Exercise goal — Write out the full listing again, exactly as it stands.

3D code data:
○ ○ ○ ○

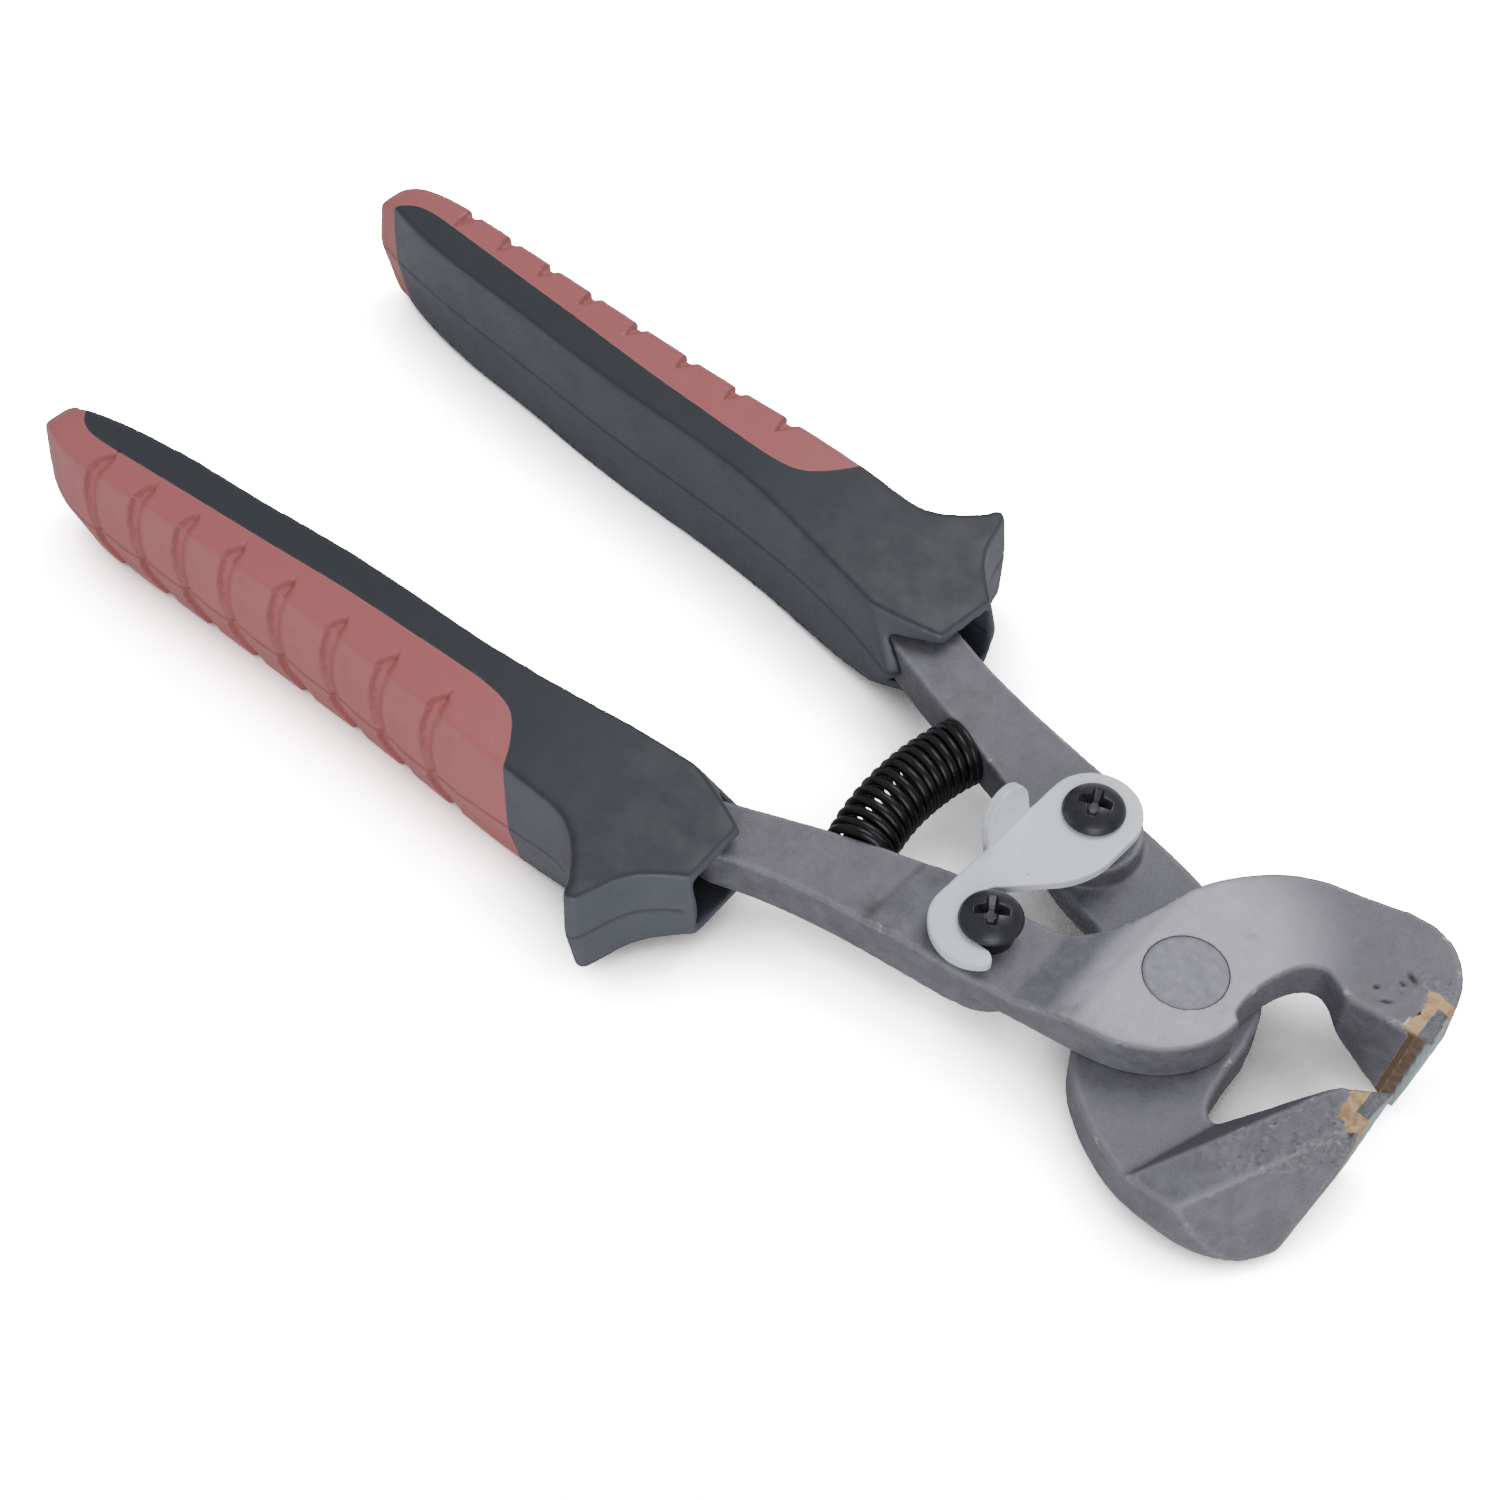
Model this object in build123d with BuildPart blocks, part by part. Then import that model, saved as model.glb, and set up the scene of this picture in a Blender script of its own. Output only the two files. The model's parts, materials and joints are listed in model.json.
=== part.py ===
from build123d import *
import os
from math import cos, degrees, radians, sin

os.makedirs("parts", exist_ok=True)

# Tile nippers. Two forged arms cross at a rivet and carry carbide tipped jaws, moulded grips,
# a return spring and a swinging latch that holds the handles against the spring.
#
# Every outline is drawn in the joint frame: the pivot axis is its Z, the lap face between the
# two arms is z = 0, +X points to the jaws and +Y to the rear arm's handle. The front arm is
# drawn in the same frame turned half a turn about X, so both arms are drawn the same way.

# ---- driving dimensions, millimetres ----
grip_end_reach = 180.0        # pivot axis to the end of a grip
jaw_reach = 26.6              # pivot axis to the ground front of the jaws
handle_axis_offset = 2.0      # the grips mirror about a line this far on the rear side of the pivot
grip_half_height = 10.7

bar_half_height = 3.4
plate_thickness = 6.4
crease_x = -34.0              # where the bar starts to thicken towards the head
crease_run = 4.0              # length of the slope at the crease
neck_thickness = 4.0          # lap face to the neck's outer face
neck_end_x = -14.0            # the neck starts to swell into the head plate here
plate_start_x = -6.0          # and is as thick as the plate from here
lap_gap = 0.05                # each lap face stands this far off the joint's mid-plane
jaw_top = 7.2                 # upper end of the cutting edges, above the lap face
jaw_bottom = 8.7              # their lower end, below it
jaw_lean = 1.6                # the ground front of the jaws falls back this far from top to bottom

rivet_radius = 5.0
rivet_running_gap = 0.05
ring_chamfer = 0.2            # breaks the edge round the rivet

latch_pivot = (-21.6, 11.5)   # on the rear arm
catch_centre = (-21.3, -9.2)  # on the front arm
boss_radius = 6.6             # half-round end of each bar's full thickness

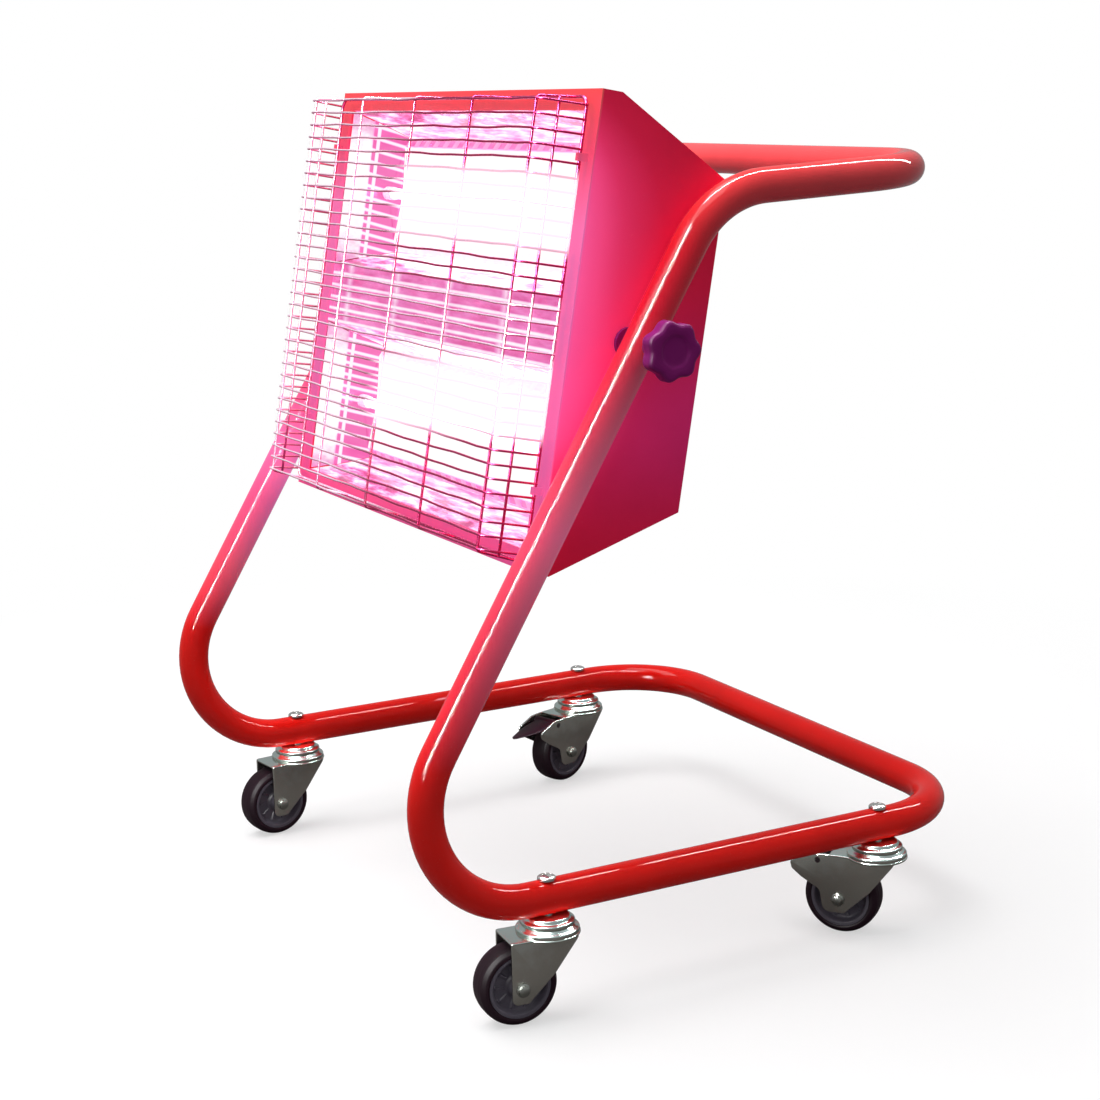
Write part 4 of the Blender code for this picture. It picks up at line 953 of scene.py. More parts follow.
def cheek_corners(braked):
    """One cheek seen from the side, as (ahead of the swivel, height) with corner radii."""
    top = CROWN_PLATE_TOP - 0.0002
    foot = AXLE_HEIGHT - 0.0140
    rear = [
        ((NOSE - 0.0160, foot), 0.003),
        ((NOSE - 0.0200, foot + 0.0040), 0.003),
        ((TRAIL - 0.0312, AXLE_HEIGHT + 0.0102), 0.012),
        ((-0.0220, top - 0.0040), 0.004),
        ((-0.0220, top), 0.0),
    ]
    if not braked:
        return [((NOSE, top), 0.0015), ((NOSE, foot), 0.006)] + rear
    hood = TRAIL + 0.0500
    level = AXLE_HEIGHT + 0.0337
    front = [
        ((NOSE + 0.0040, top), 0.004),
        ((NOSE + 0.0180, top - 0.0010), 0.010),
        ((hood, level), 0.003),
        ((hood - 0.0020, level - 0.0076), 0.003),
        ((hood - 0.0116, level - 0.0152), 0.006),
        ((NOSE + 0.0090, AXLE_HEIGHT + 0.0076), 0.008),
        ((NOSE + 0.0060, AXLE_HEIGHT - 0.0106), 0.008),
        ((NOSE + 0.0010, foot), 0.004),
    ]
    return front + rear


def cheek_patch(name, braked, side):
    """The cheek's outline carried over its rounded edge, standing at one end of the axle."""
    corners, radii = zip(*cheek_corners(braked))
    outline = rounded(corners, radii, 5)
    ahead, height, across = slab(outline, FORK_SHEET, 0.0007)
    across = across + side * (FORK_SIDE - FORK_SHEET / 2)
    return grid_patch(on_castor(name, across, ahead, height), False, True, True)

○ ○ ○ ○

Written solution —
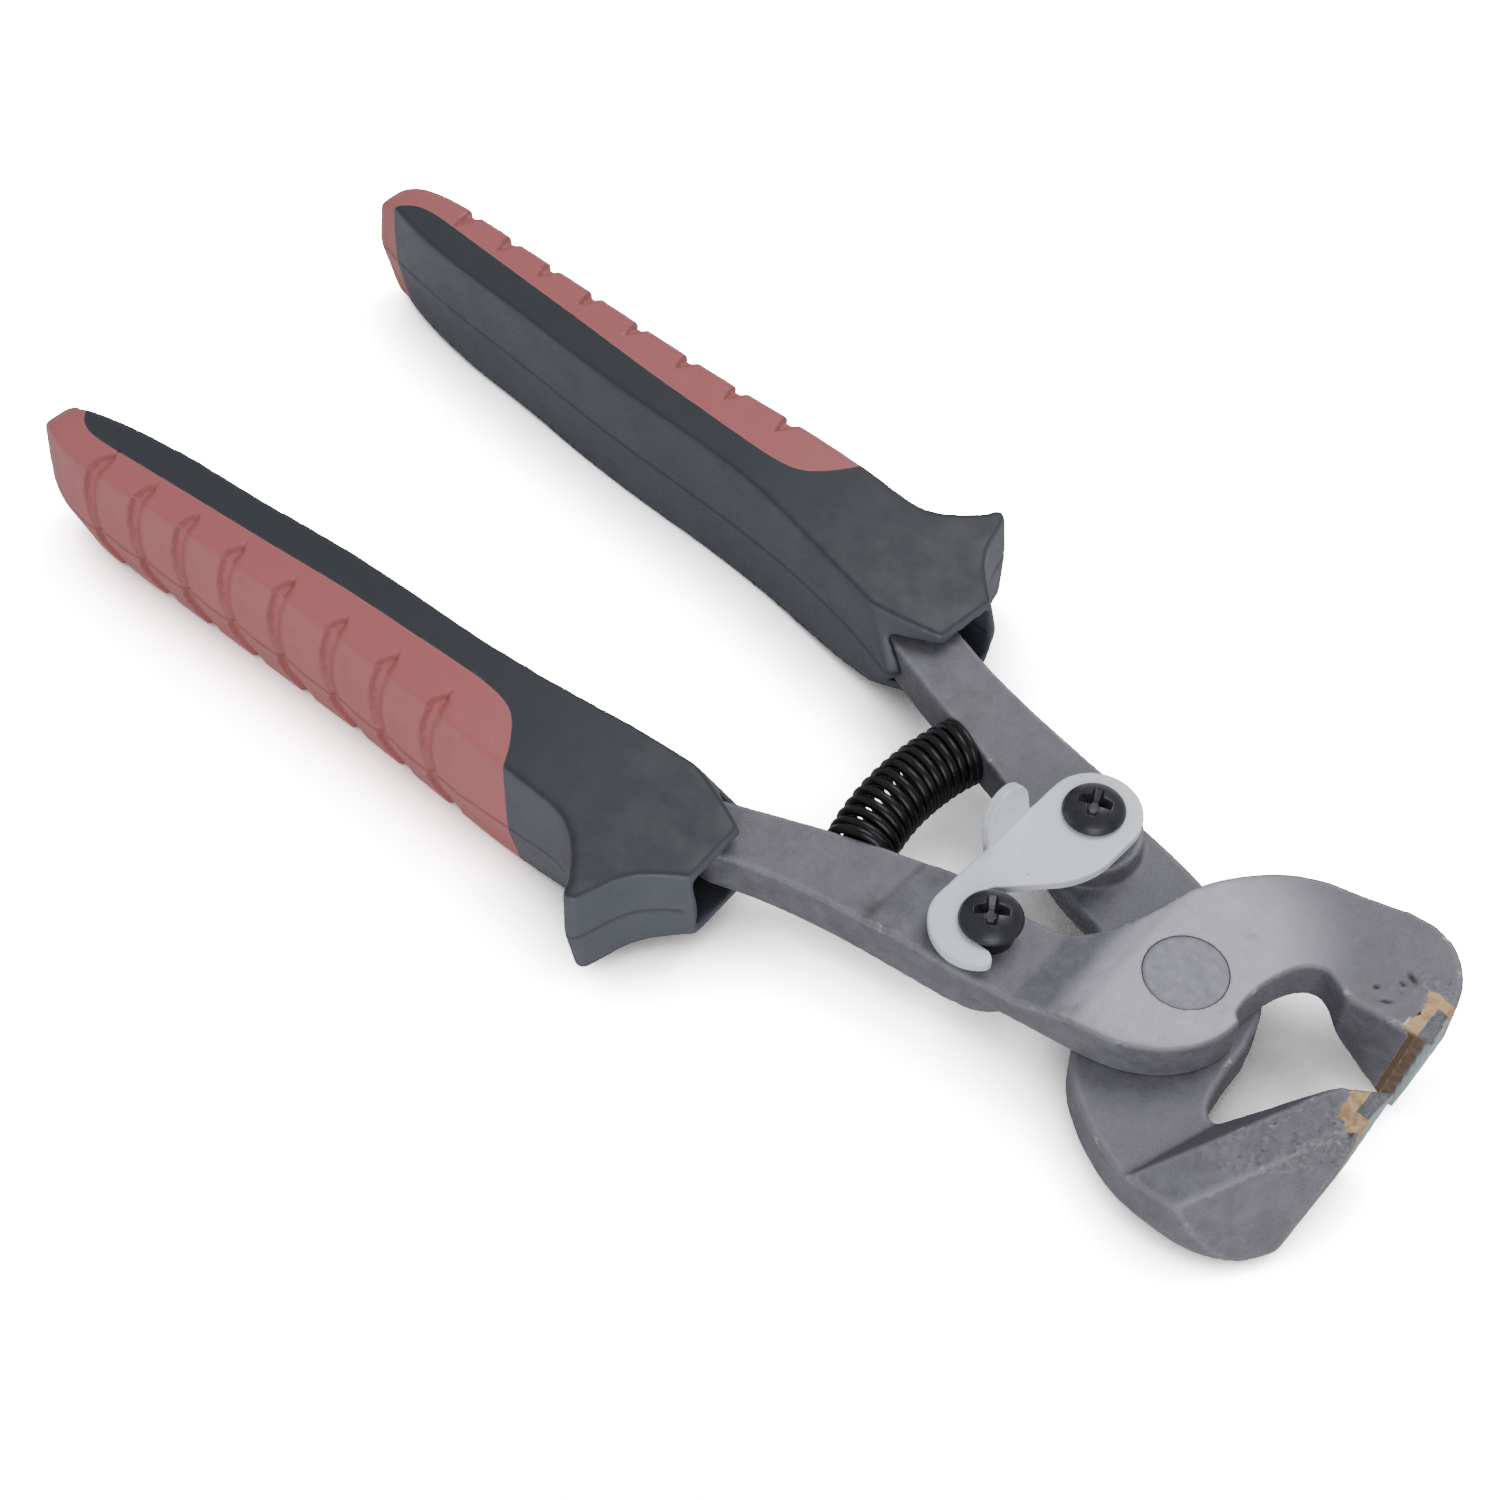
Model this object in build123d with BuildPart blocks, part by part. Then import that model, saved as model.glb, and set up the scene of this picture in a Blender script of its own. Output only the two files. The model's parts, materials and joints are listed in model.json.
=== part.py ===
from build123d import *
import os
from math import cos, degrees, radians, sin

os.makedirs("parts", exist_ok=True)

# Tile nippers. Two forged arms cross at a rivet and carry carbide tipped jaws, moulded grips,
# a return spring and a swinging latch that holds the handles against the spring.
#
# Every outline is drawn in the joint frame: the pivot axis is its Z, the lap face between the
# two arms is z = 0, +X points to the jaws and +Y to the rear arm's handle. The front arm is
# drawn in the same frame turned half a turn about X, so both arms are drawn the same way.

# ---- driving dimensions, millimetres ----
grip_end_reach = 180.0        # pivot axis to the end of a grip
jaw_reach = 26.6              # pivot axis to the ground front of the jaws
handle_axis_offset = 2.0      # the grips mirror about a line this far on the rear side of the pivot
grip_half_height = 10.7

bar_half_height = 3.4
plate_thickness = 6.4
crease_x = -34.0              # where the bar starts to thicken towards the head
crease_run = 4.0              # length of the slope at the crease
neck_thickness = 4.0          # lap face to the neck's outer face
neck_end_x = -14.0            # the neck starts to swell into the head plate here
plate_start_x = -6.0          # and is as thick as the plate from here
lap_gap = 0.05                # each lap face stands this far off the joint's mid-plane
jaw_top = 7.2                 # upper end of the cutting edges, above the lap face
jaw_bottom = 8.7              # their lower end, below it
jaw_lean = 1.6                # the ground front of the jaws falls back this far from top to bottom

rivet_radius = 5.0
rivet_running_gap = 0.05
ring_chamfer = 0.2            # breaks the edge round the rivet

latch_pivot = (-21.6, 11.5)   # on the rear arm
catch_centre = (-21.3, -9.2)  # on the front arm
boss_radius = 6.6             # half-round end of each bar's full thickness

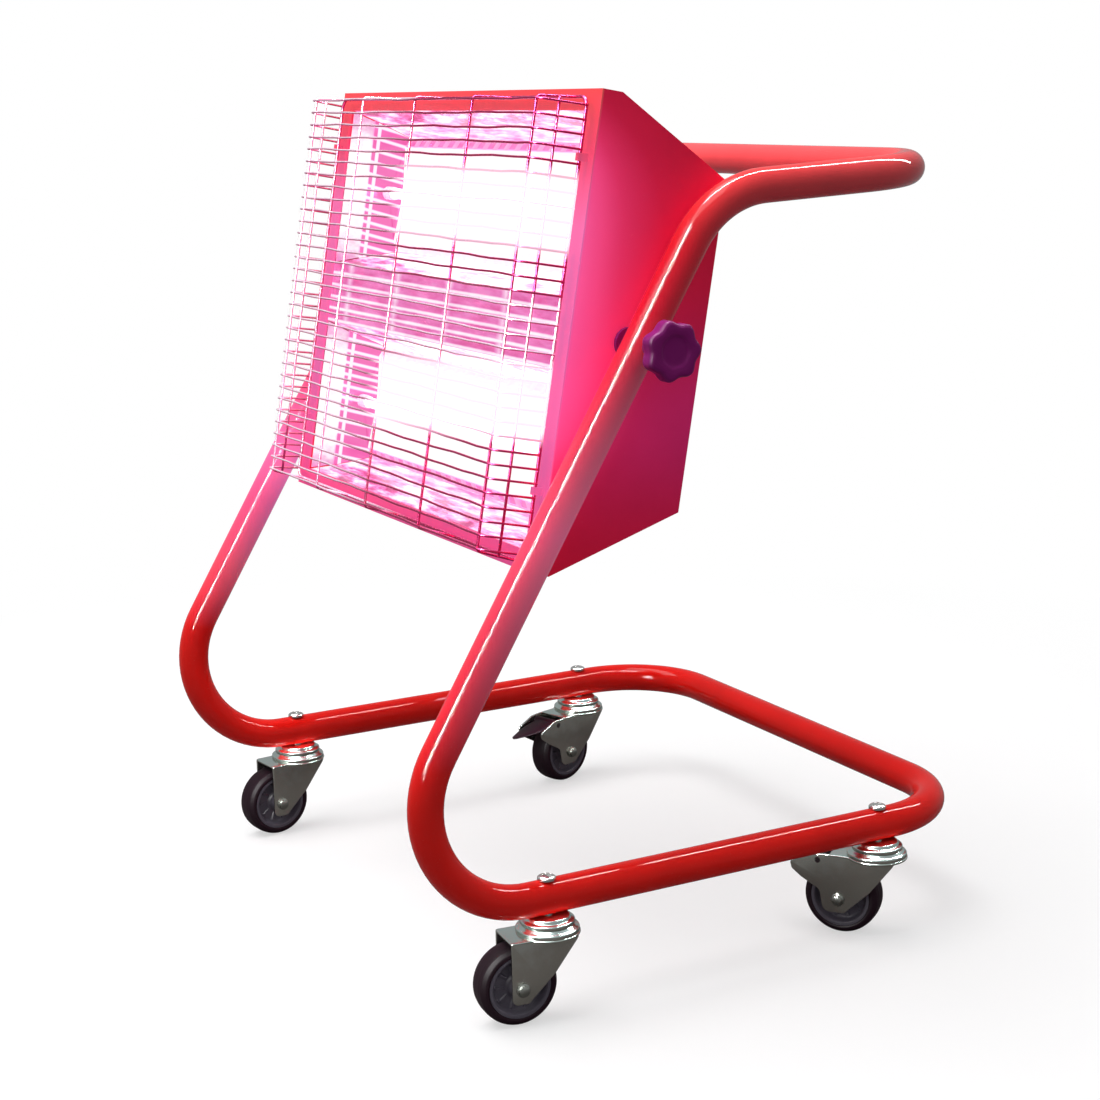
Write part 4 of the Blender code for this picture. It picks up at line 953 of scene.py. More parts follow.
def cheek_corners(braked):
    """One cheek seen from the side, as (ahead of the swivel, height) with corner radii."""
    top = CROWN_PLATE_TOP - 0.0002
    foot = AXLE_HEIGHT - 0.0140
    rear = [
        ((NOSE - 0.0160, foot), 0.003),
        ((NOSE - 0.0200, foot + 0.0040), 0.003),
        ((TRAIL - 0.0312, AXLE_HEIGHT + 0.0102), 0.012),
        ((-0.0220, top - 0.0040), 0.004),
        ((-0.0220, top), 0.0),
    ]
    if not braked:
        return [((NOSE, top), 0.0015), ((NOSE, foot), 0.006)] + rear
    hood = TRAIL + 0.0500
    level = AXLE_HEIGHT + 0.0337
    front = [
        ((NOSE + 0.0040, top), 0.004),
        ((NOSE + 0.0180, top - 0.0010), 0.010),
        ((hood, level), 0.003),
        ((hood - 0.0020, level - 0.0076), 0.003),
        ((hood - 0.0116, level - 0.0152), 0.006),
        ((NOSE + 0.0090, AXLE_HEIGHT + 0.0076), 0.008),
        ((NOSE + 0.0060, AXLE_HEIGHT - 0.0106), 0.008),
        ((NOSE + 0.0010, foot), 0.004),
    ]
    return front + rear


def cheek_patch(name, braked, side):
    """The cheek's outline carried over its rounded edge, standing at one end of the axle."""
    corners, radii = zip(*cheek_corners(braked))
    outline = rounded(corners, radii, 5)
    ahead, height, across = slab(outline, FORK_SHEET, 0.0007)
    across = across + side * (FORK_SIDE - FORK_SHEET / 2)
    return grid_patch(on_castor(name, across, ahead, height), False, True, True)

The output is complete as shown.